Misalkan, sudah diketahui, bahwa syara’ mengharamkan penguasa untuk memberikan
jalan bagi orang kafir untuk mendominasi umat Islam (lihat QS An-Nisaa` : 141).
Maka dengan kriteria ini seorang muslim akan bisa menilai, apakah penguasanya
telah menyimpang dari Islam atau tidak.
Qana’at
Qanaat
adalah pemikiran yang telah dipahami dan dibenarkan oleh seseorang. Namun,
qanaat lebih menekankan adanya unsur keyakinan atau penerimaan yang bulat
terhadap suatu pemikiran. Qanaat adalah pemikiran yang telah diyakini secara
mantap oleh seseorang. Jadi, qanaat, walaupun berupa pemikiran, namun mekanisme
pembentukannya dari pemikiran, melibatkan pekerjaan hati, yaitu pembenaran
(at-tashdiq), contohnya Jika seseorang sudah sering kali bermuamalah dengan
Ahmad, bukan hanya sekali, lalu ia dapat merasakan dan membuktikan
kejujurannya, maka akan terbitlah qanaat padanya, bahwa si Ahmad memang
pedagang yang jujur
Implikasi
Nilai
strategis pemahaman tiga konsep tersebut adalah untuk memberikan kesadaran yang
lebih mendalam bagi pengemban dakwah mengenai proses-proses yang harus
dilakukannya dalam perubahan masyarakat, khususnya yang menyangkut pemikiran.

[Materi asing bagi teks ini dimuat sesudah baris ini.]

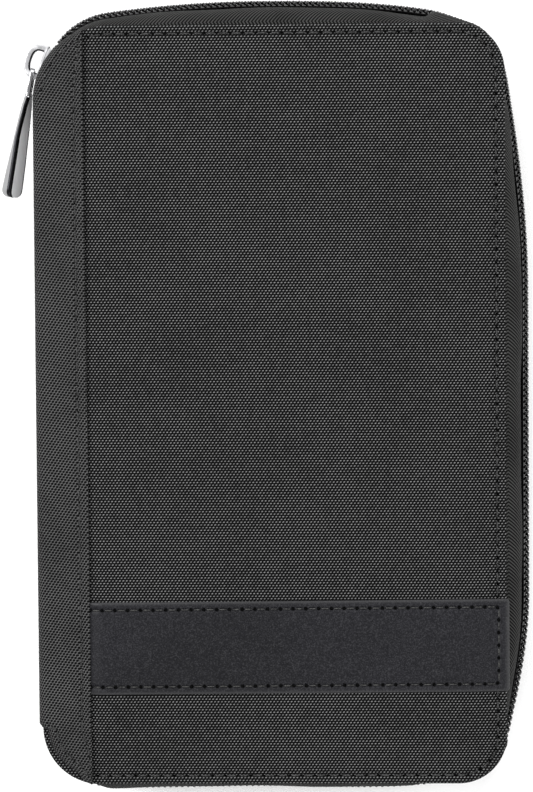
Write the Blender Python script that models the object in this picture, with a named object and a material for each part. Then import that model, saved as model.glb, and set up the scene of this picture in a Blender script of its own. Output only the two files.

Dalam kitab Dukhul Al-Mujtama’ diuraikan bahwa tugas partai politik adalah
mengemban pemikiran-pemikiran tertentu tentang kehidupan –terrepresentasikan
dalam sekumpulan mafahim, maqayis, dan qanaat– untuk disampaikan kepada
masyarakat (An-Nabhani, 2000:28). Jadi, semula pemikiran itu ada dalam internal
partai, kemudian partai mengintrodusir dan menanamkankannya secara eksternal
kepada masyarakat luas.
Di sinilah
bisa dipahami peran strategis peran partai yang hendak mengubah masyarakat,
yaitu menyampaikan pemikiran-pemikiran baru kepada masyarakat, lalu memproses
pemikiran itu agar menjadi mafahim, maqayis, dan qanaat. Sejumlah proses harus
dilakukan, agar pemikiran yang disampaikan tidak mandeg hanya menjadi informasi
atau pengetahuan. Pemikiran itu haruslah diproses agar berubah menjadi mafahim,
yang pada gilirannya akan mengubah perilaku masyarakat. Caranya, dengan
memahamkan maknanya dan menjelaskan argumen-argumennya sehingga terwujud
pembenaran (at-tashdiq). Pemikiran itu juga harus diproses agar menjadi
maqayis, dengan cara mengajak masyarakat menjadikan pemikiran tersebut sebagai
standar untuk menilai segala sesuatu. Dan pemikiran itu juga harus diproses
agar menjadi qanaat, dengan cara menunjukkan dan membuktikan argumen-argumennya
secara berulang-ulang dan terus-menerus kepada masyarakat, sehingga akhirnya
masyarakat dapat menerimanya secara mantap dan yakin.